Ульв медленно, тяжело, будто глыбы строительного камня, поднял веки. Перевёл взгляд с говорившей женщины на другую, тоже склонившуюся над ним. От сияющей красоты воздушных созданий перехватывало дыхание. Но цвергу их светлые лица казались чадящими факелами. Он всё же нашёл в себе силы разлепить губы:
— Пошли вон.
Женщины уселись на медвежью шкуру по обе стороны от безвольного тела. Белокурая девица звонко рассмеялась:
— Не больно-то ты сладкоречив, Великий Бард.
Та, что выглядела постарше, погрозила пальцем:
— Ты поклялся мне, Ульв, сын Брокка из-под Чёрной Горы. Поклялся защищать свою жену. А вместо этого выпустил на свободу королеву Мэб. Кто теперь поручится за жизнь Сигрид?
Ульв закрыл глаза, всем своим видом говоря: «Имейте совесть, дайте умереть спокойно». Белокурая красавица исчезла, а на грудь цвергу прыгнула шипящая полосатая кошка, с размаха ударила когтями по лицу. На щеке остались царапины, но кровь из них почти не сочилась.
— Убери её, Вар*, - устало произнёс Ульв. — Ей я ни в чём не клялся. И не обязан терпеть.
— Вот и ошибаешься, — весело заметила Фрейя**, снова обернувшаяся человеком. Она игриво облокотилась о собеседника и теперь щекотала ему нос его же прядью волос. — Тебя любят слишком много женщин, Бард, чтобы ты мог так просто от меня отмахнуться.
Цверг вяло попытался отвернуться.
— Жуткий пантеон. Понимаю Фенрира. Христиан на вас нет, — пробормотал он, проваливаясь в болезненное забытьё.
___________________
*Вар — одна из асов, в германо-скандинавской мифологии богиня истины. Выслушивает и записывает клятвы и обещания людей, а также мстит тем, кто их нарушает.
** Фрейя — в германо-скандинавской мифологии богиня любви и войны, жительница Асгарда.
_____________________
***
Мальчик-служка так усердно перебирал ногами, что наступил на полу непривычного ещё балахона. Растянулся, взрыв носом землю. Иоанн по-отечески улыбнулся, но прежде, чем отрок успел подняться, снова придал лицу подобающее выражение.
— Что случилось, сын мой? Что бежишь, как на пожар?
— Отче! — ликующим голосом возвестил мальчик, — друид вернулся в пещеру!
Проповедник степенно кивнул, хотя внутри у него всё перевернулось.

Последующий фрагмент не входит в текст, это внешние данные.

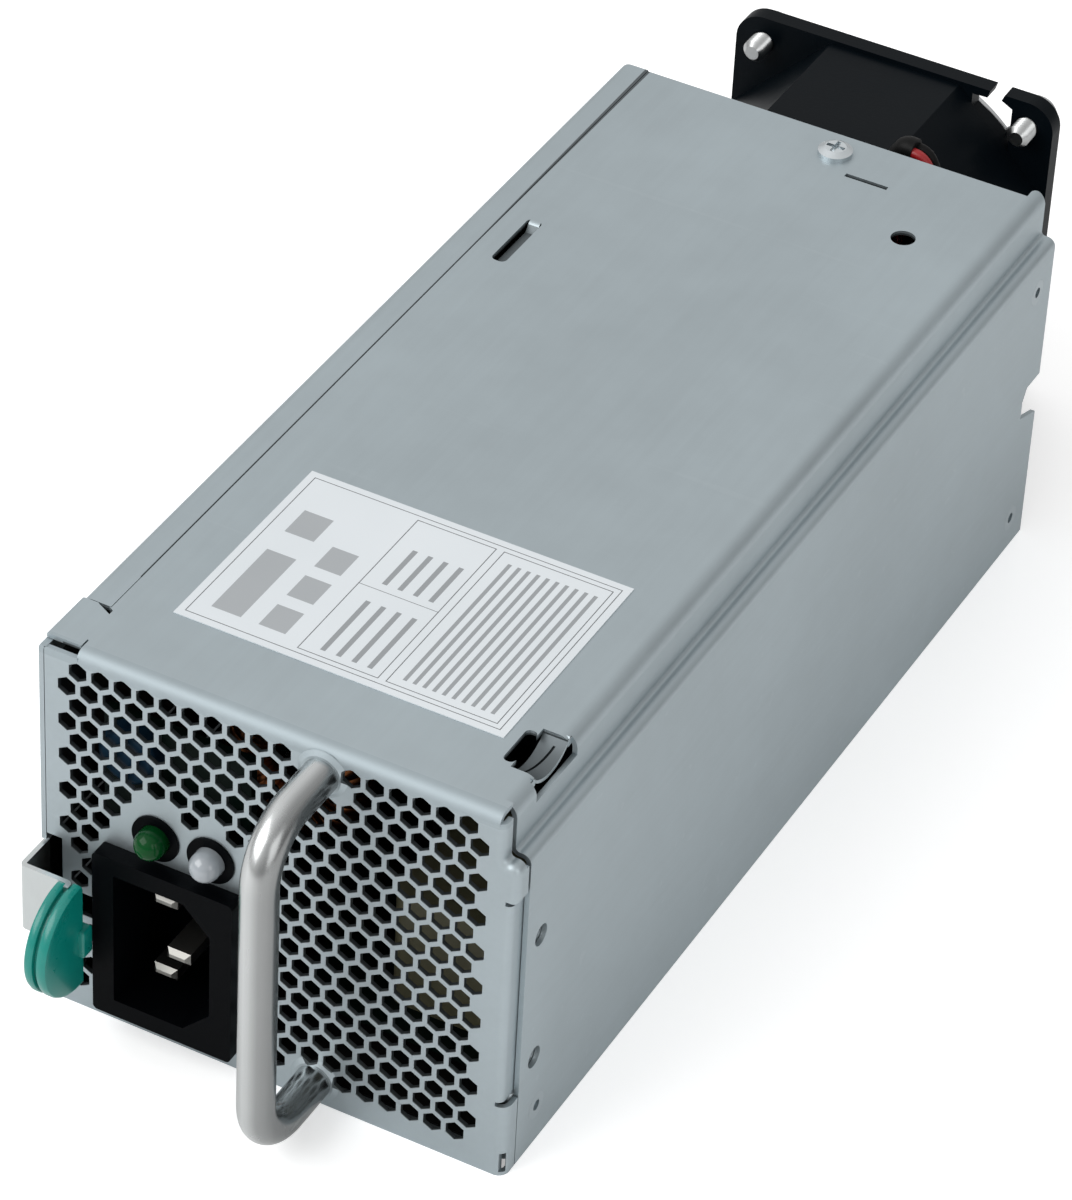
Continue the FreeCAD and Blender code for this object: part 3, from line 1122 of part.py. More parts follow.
def mains_fuse(x, y):
    """Cartridge fuse with end caps, lying along the case."""
    px, py, pz = on_board(x, y)
    z = pz + 3.4
    tube = rod(2.6, 14.0, (px, py - 7.0, z), (0, 1, 0))
    caps = [rod(3.0, 5.0, (px, py + side, z), (0, 1, 0)) for side in (-10.0, 5.0)]
    return fuse_all([tube] + caps)


def heatsink(x, y, length, height, fin):
    """A plate with short fins along its top."""
    px, py, pz = on_board(x, y)
    plate = box((px - 1.5, py - length / 2, pz), (px + 1.5, py + length / 2, pz + height))
    fins = []
    for i in range(4):
        z = pz + height - 1.5 - i * 5.0
        fins.append(box((px - fin, py - length / 2, z - 0.75), (px + fin, py + length / 2, z + 0.75)))
    return fuse_all([plate] + fins)


def transistors(x, y, length, count):
    """Flat packages bolted to a heatsink's plate."""
    packages = []
    for i in range(count):
        py = y - length / 2 + length * (i + 0.5) / count
        packages.append(block(x, py, 4.5, 10.0, 18.0))
    return packages


def output_connector():
    """Upright blade connector that plugs into the bay."""
    half_w = CONNECTOR_W / 2
    half_h = CONNECTOR_H / 2
    front = REAR_FACE - CONNECTOR_L
    body = box((CONNECTOR_X - half_w, front, CONNECTOR_Z - half_h),
               (CONNECTOR_X + half_w, REAR_FACE + CONNECTOR_PROUD, CONNECTOR_Z + half_h))
    pitch = CONNECTOR_H / (CONTACTS + 0.5)
    for i in range(CONTACTS):
        z = CONNECTOR_Z + (i - (CONTACTS - 1) / 2) * pitch
        body = body.cut(box((CONNECTOR_X - 1.2, REAR_FACE - 2.0, z - pitch * 0.3),
                            (CONNECTOR_X + 1.2, REAR_FACE + CONNECTOR_PROUD + 1, z + pitch * 0.3)))
    return body


def output_contacts():
    pitch = CONNECTOR_H / (CONTACTS + 0.5)
    contacts = []
    for i in range(CONTACTS):
        z = CONNECTOR_Z + (i - (CONTACTS - 1) / 2) * pitch
        for side in (-1, 1):
            x = CONNECTOR_X + side * 0.95
            contacts.append(box((x - 0.2, REAR_FACE - 1.99, z - pitch * 0.25),
                                (x + 0.2, REAR_FACE + CONNECTOR_PROUD - 0.6, z + pitch * 0.25)))
    return contacts


def inlet_leads():
    """Leads from the inlet's solder tags down to the board, the lowest tag's nearest."""
    tag = behind(INLET_BODY_L + PIN_TAIL)
    leads = []
    for rank, (x, z, _recess) in enumerate(sorted(pin_places(), key=lambda place: place[1])):
        down_y = tag + 4.0 + 2.6 * rank
        points = [V(x, tag, z), V(x, down_y, z), V(x, down_y, BOARD_TOP)]
        leads.append(tube_along(points, [0, 2.5, 0], LEAD_R))
    return leads


def cover_screw():
    x = LEFT + COVER_SCREW_FROM_LEFT
    return pan_screw((x, BACK - COVER_SCREW_BACK, CASE_H), (0, 0, 1), 5.0)


def side_screws():
    """Countersunk screws, flush with the right wall, with a round socket."""
    screws = []
    for y, z in SIDE_SCREWS:
        seat = V(RIGHT - SHEET, y, z)
        head = Part.makeCone(SCREW_R - PRESS, SCREW_R + SHEET - PRESS, SHEET, seat, V(1, 0, 0))
        shank = rod(SCREW_R, 4.0, (RIGHT - SHEET - 4.0 + 0.01, y, z), (1, 0, 0))
        socket = rod(SCREW_R * 0.6, SHEET + 1, (RIGHT - SHEET, y, z), (1, 0, 0))
        screws.append(head.fuse(shank).removeSplitter().cut(socket))
    return screws


def label():
    x = LEFT + LABEL_FROM_LEFT
    y = behind(LABEL_FRONT)
    return box((x, y, CASE_H), (x + LABEL_W, y + LABEL_L, CASE_H + LABEL_T))


# ---------------------------------------------------------------- build
os.makedirs("parts", exist_ok=True)

export("chassis_base", [chassis_base()])
export("top_cover", [top_cover()])
export("carry_handle", [carry_handle()])
export("handle_screws", handle_screws())
export("inlet_housing", [inlet_housing()])
export("inlet_pins", inlet_pins())
export("lamp_holders", lamp_holders())
export("lamp_green", [lamp(LAMPS_X[0])])
export("lamp_clear", [lamp(LAMPS_X[1])])
export("lamp_board", [lamp_board()])
export("latch_arm", [latch_arm()])
export("latch_tab", [latch_tab()])
export("latch_foot", [latch_foot()])
export("latch_rivets", latch_rivets())
export("fan_frame", [fan_frame()])
export("fan_stator", [fan_stator()])
export("fan_rotor", [fan_rotor()])
export("fan_shaft", [fan_shaft()])
export("fan_screws", fan_screws())
export("fan_mount_screws", fan_mount_screws())
export("fan_guard", [fan_guard()])
export("fan_lead_red", [fan_lead(-1)])
export("fan_lead_black", [fan_lead(1)])
export("lead_sleeve", [lead_sleeve()])
export("main_board", [main_board()])
export("standoffs", standoffs())
export("board_screws", board_screws())
export("insulating_film", [insulating_film()])
export("mains_choke", [choke(18.6, 44.0, 13.0, 4.0, 12.0)])
export("suppression_capacitor", [suppression_capacitor()])
export("filter_capacitor", [block(59.2, 30.0, 18.0, 26.0, 22.0, 2.0)])
export("mains_fuse", [mains_fuse(70.0, 53.0)])
export("bridge_rectifier", [block(50.0, 52.5, 22.0, 4.6, 20.0)])
export("bulk_capacitors", [can(20.0, 75.0, 14.0, 48.0), can(55.0, 75.0, 14.0, 48.0)])
export("primary_heatsink", [heatsink(37.5, 112.0, 38.0, 46.0, 6.0)])
export("primary_switches", transistors(33.6, 112.0, 34.0, 3))
export("transformer_core", [transformer_core(57.5, 112.0)])
export("transformer_winding", [transformer_winding(57.5, 112.0)])
export("secondary_heatsink", [heatsink(45.0, 150.0, 26.0, 40.0, 5.0)])
export("secondary_switches", transistors(48.9, 150.0, 24.0, 2))
export("output_choke", [choke(22.0, 141.0, 12.0, 4.0, 11.0)])
export("output_capacitors", [can(10.0 + 11.0 * i, 159.0, 4.9, 24.0) for i in range(3)])
export("control_board", [block(66.0, 148.0, 1.6, 26.0, 30.0)])
export("output_connector", [output_connector()])
export("output_contacts", output_contacts())
export("inlet_leads", inlet_leads())
export("cover_screw", [cover_screw()])
export("side_screws", side_screws())
export("label", [label()])
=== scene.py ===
# %% [markdown]
# # Hot-swap server power supply
#
# A server power supply is a long folded steel box that slides into a bay. This lesson dresses a
# CAD model of one: the CAD keeps the sizes and the joints, and Blender gives every surface its
# finish.

# %% Load the frame
import math
import bmesh
import bpy
from mathutils import Matrix, Vector


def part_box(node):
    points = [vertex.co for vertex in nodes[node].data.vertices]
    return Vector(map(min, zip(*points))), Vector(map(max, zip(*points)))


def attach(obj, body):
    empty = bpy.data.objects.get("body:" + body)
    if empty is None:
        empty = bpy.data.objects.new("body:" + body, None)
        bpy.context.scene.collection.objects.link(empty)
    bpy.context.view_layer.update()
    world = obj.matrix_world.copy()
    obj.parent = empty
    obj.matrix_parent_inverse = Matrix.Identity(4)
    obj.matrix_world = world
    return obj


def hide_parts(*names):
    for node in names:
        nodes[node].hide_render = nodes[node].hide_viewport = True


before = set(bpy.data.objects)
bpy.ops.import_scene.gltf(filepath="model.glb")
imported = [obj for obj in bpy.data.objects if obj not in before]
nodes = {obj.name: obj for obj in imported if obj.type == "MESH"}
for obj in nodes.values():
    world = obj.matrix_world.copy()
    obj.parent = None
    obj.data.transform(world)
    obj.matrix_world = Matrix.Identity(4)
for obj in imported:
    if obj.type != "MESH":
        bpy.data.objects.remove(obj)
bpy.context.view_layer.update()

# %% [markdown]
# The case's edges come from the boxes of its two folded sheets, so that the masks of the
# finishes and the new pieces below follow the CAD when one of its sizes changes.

MM = 0.001


def box(node_name):
    """The two corners of a CAD node's box."""
    return [Vector(corner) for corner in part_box(node_name)]


case_low, case_high = box("chassis_base")
TOP_Z = case_high.z
LEFT_X = case_low.x
FRONT_Y = case_low.y
RIGHT_X = box("top_cover")[1].x
BACK_Y = box("top_cover")[1].y
print("case", round((RIGHT_X - LEFT_X) / MM, 1), "wide", round(TOP_Z / MM, 1), "high")

# %% [markdown]
# ## Camera
#
# A long lens from well above the front right corner flattens the perspective, as is usual for
# product pictures. The camera is placed by where it aims, how far back it stands and its three
# angles, because these are the numbers that one would read off a tripod.

# %% Camera
AIM = Vector((-0.0021, -0.0074, 0.0342))
DISTANCE = 0.858
TURN = math.radians(26.50)
TILT = math.radians(38.28)
ROLL = math.radians(3.16)
LENS = 164.4

camera_data = bpy.data.cameras.new("camera")
camera_data.lens = LENS
camera_data.sensor_width = 36.0
camera_data.clip_start = 0.01
camera = bpy.data.objects.new("camera", camera_data)
bpy.context.collection.objects.link(camera)
aim_turn = Matrix.Rotation(TURN, 4, "Z") @ Matrix.Rotation(math.pi / 2 - TILT, 4, "X")
aim_turn = aim_turn @ Matrix.Rotation(ROLL, 4, "Z")
camera.matrix_world = Matrix.Translation(AIM) @ aim_turn @ Matrix.Translation((0, 0, DISTANCE))
bpy.context.scene.camera = camera
print("camera at", [round(c, 4) for c in camera.matrix_world.translation])

# %% [markdown]
# ## Shader maths
#
# Procedural finishes are sums of masks. Wrapping a socket in a small class lets a line such as
# `1 - mask * 0.3` add its Math nodes by itself, so a material reads like the recipe it is.

# %% A socket that can be calculated with
class Value:
    """A node's output, which Python's operators can calculate with."""
    def __init__(self, recipe, socket):
        self.recipe = recipe
        self.socket = socket

    def maths(self, operation, *inputs):
        return self.recipe.maths(operation, *inputs)

    def __add__(self, other):
        return self.maths("ADD", self, other)

    def __radd__(self, other):
        return self.maths("ADD", other, self)

    def __sub__(self, other):
        return self.maths("SUBTRACT", self, other)

    def __rsub__(self, other):
        return self.maths("SUBTRACT", other, self)

    def __mul__(self, other):
        return self.maths("MULTIPLY", self, other)

    def __rmul__(self, other):
        return self.maths("MULTIPLY", other, self)

    def __mod__(self, other):
        return self.maths("FLOORED_MODULO", self, other)

    def __gt__(self, other):
        return self.maths("GREATER_THAN", self, other)

    def __lt__(self, other):
        return self.maths("LESS_THAN", self, other)

# %% [markdown]
# A recipe is a node tree with one method that adds any node. The world and the materials both
# use it; a material's recipe, called a finish, also sets the sockets of its Principled shader.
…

Знаменитый друид, которого местные чаще называли Великий Бард, или просто Бард, так выделяя интонацией это слово, что сразу становилось понятно, о каком конкретном барде речь, не появлялся в своём жилище давно, с прошлого Бельтайна. Как и полагалось в этот день, а вернее, в эту ночь, по варварским обычаям, все огни в Уснехе были потушены, после чего друид возжёг костёр, сложенный из веток дуба и рябины, от огня, добытого трением, без огнива. Люди трижды обходили костёр, зажигали от него факелы и обносили дома.